DATASET EXTRACT
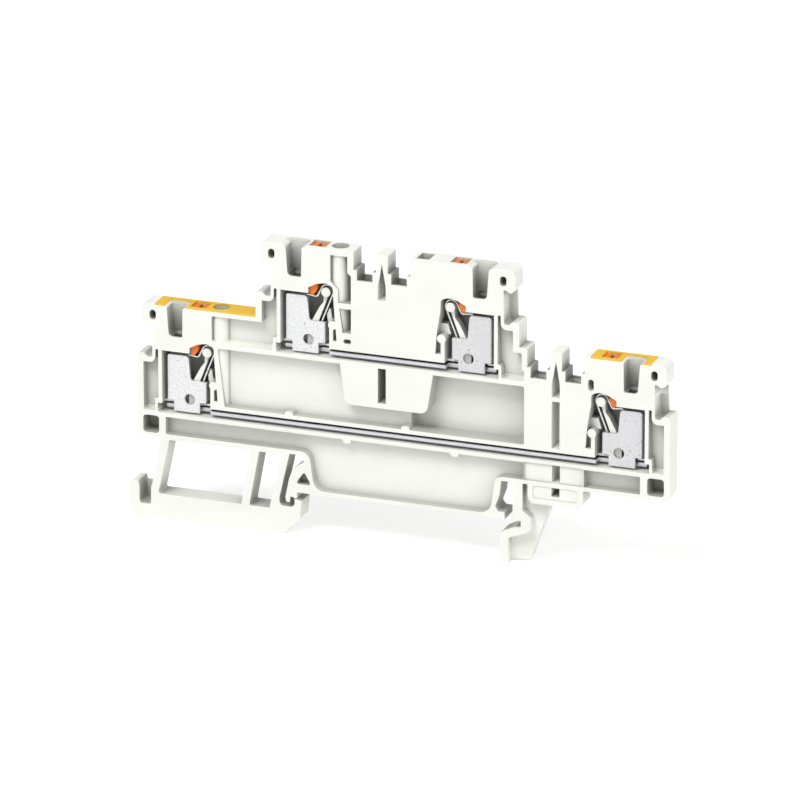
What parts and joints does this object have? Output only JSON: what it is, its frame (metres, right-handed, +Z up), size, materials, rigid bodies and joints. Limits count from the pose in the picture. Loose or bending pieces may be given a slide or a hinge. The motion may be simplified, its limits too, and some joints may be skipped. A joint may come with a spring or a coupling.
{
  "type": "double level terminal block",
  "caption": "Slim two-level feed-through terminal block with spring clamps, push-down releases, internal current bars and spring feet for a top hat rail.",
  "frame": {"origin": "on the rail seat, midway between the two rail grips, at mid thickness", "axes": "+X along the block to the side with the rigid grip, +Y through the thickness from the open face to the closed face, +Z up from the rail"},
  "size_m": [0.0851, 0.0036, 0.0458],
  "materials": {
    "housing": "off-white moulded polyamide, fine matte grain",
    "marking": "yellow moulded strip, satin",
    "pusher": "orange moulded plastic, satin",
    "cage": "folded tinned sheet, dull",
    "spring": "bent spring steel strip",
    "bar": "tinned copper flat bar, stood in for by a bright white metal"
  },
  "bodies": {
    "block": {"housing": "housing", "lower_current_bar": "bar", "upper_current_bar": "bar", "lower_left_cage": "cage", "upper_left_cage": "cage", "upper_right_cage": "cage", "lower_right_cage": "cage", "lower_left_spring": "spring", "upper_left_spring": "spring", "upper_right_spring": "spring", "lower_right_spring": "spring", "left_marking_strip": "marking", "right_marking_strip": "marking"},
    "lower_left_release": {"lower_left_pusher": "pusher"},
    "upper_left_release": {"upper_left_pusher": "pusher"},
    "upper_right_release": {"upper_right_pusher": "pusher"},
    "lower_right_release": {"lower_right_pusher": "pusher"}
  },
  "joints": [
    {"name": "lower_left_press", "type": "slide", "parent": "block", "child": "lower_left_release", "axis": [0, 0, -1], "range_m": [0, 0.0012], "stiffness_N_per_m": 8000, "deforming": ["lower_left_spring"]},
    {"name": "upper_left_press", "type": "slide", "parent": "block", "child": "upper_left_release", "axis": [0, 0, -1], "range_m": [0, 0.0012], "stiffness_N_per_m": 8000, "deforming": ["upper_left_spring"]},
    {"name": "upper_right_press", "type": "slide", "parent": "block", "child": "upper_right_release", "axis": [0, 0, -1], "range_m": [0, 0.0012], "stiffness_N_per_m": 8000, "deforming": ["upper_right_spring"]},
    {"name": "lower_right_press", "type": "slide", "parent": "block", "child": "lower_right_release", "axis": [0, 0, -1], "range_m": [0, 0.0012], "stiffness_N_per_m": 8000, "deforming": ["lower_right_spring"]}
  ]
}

TASK
Copy the material above verbatim.

RESULT OF THIS TASK
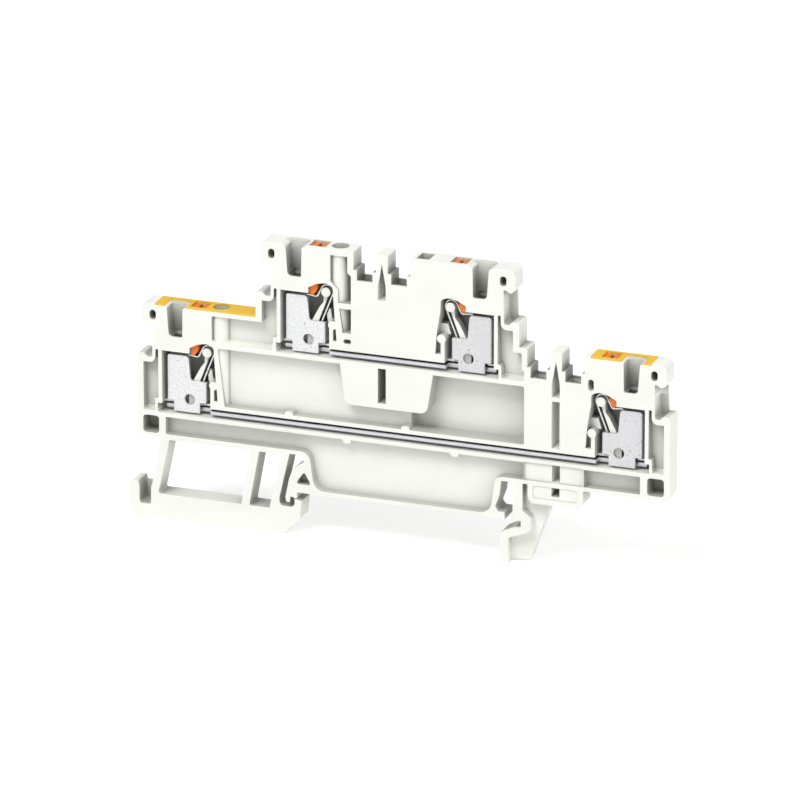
What parts and joints does this object have? Output only JSON: what it is, its frame (metres, right-handed, +Z up), size, materials, rigid bodies and joints. Limits count from the pose in the picture. Loose or bending pieces may be given a slide or a hinge. The motion may be simplified, its limits too, and some joints may be skipped. A joint may come with a spring or a coupling.
{
  "type": "double level terminal block",
  "caption": "Slim two-level feed-through terminal block with spring clamps, push-down releases, internal current bars and spring feet for a top hat rail.",
  "frame": {"origin": "on the rail seat, midway between the two rail grips, at mid thickness", "axes": "+X along the block to the side with the rigid grip, +Y through the thickness from the open face to the closed face, +Z up from the rail"},
  "size_m": [0.0851, 0.0036, 0.0458],
  "materials": {
    "housing": "off-white moulded polyamide, fine matte grain",
    "marking": "yellow moulded strip, satin",
    "pusher": "orange moulded plastic, satin",
    "cage": "folded tinned sheet, dull",
    "spring": "bent spring steel strip",
    "bar": "tinned copper flat bar, stood in for by a bright white metal"
  },
  "bodies": {
    "block": {"housing": "housing", "lower_current_bar": "bar", "upper_current_bar": "bar", "lower_left_cage": "cage", "upper_left_cage": "cage", "upper_right_cage": "cage", "lower_right_cage": "cage", "lower_left_spring": "spring", "upper_left_spring": "spring", "upper_right_spring": "spring", "lower_right_spring": "spring", "left_marking_strip": "marking", "right_marking_strip": "marking"},
    "lower_left_release": {"lower_left_pusher": "pusher"},
    "upper_left_release": {"upper_left_pusher": "pusher"},
    "upper_right_release": {"upper_right_pusher": "pusher"},
    "lower_right_release": {"lower_right_pusher": "pusher"}
  },
  "joints": [
    {"name": "lower_left_press", "type": "slide", "parent": "block", "child": "lower_left_release", "axis": [0, 0, -1], "range_m": [0, 0.0012], "stiffness_N_per_m": 8000, "deforming": ["lower_left_spring"]},
    {"name": "upper_left_press", "type": "slide", "parent": "block", "child": "upper_left_release", "axis": [0, 0, -1], "range_m": [0, 0.0012], "stiffness_N_per_m": 8000, "deforming": ["upper_left_spring"]},
    {"name": "upper_right_press", "type": "slide", "parent": "block", "child": "upper_right_release", "axis": [0, 0, -1], "range_m": [0, 0.0012], "stiffness_N_per_m": 8000, "deforming": ["upper_right_spring"]},
    {"name": "lower_right_press", "type": "slide", "parent": "block", "child": "lower_right_release", "axis": [0, 0, -1], "range_m": [0, 0.0012], "stiffness_N_per_m": 8000, "deforming": ["lower_right_spring"]}
  ]
}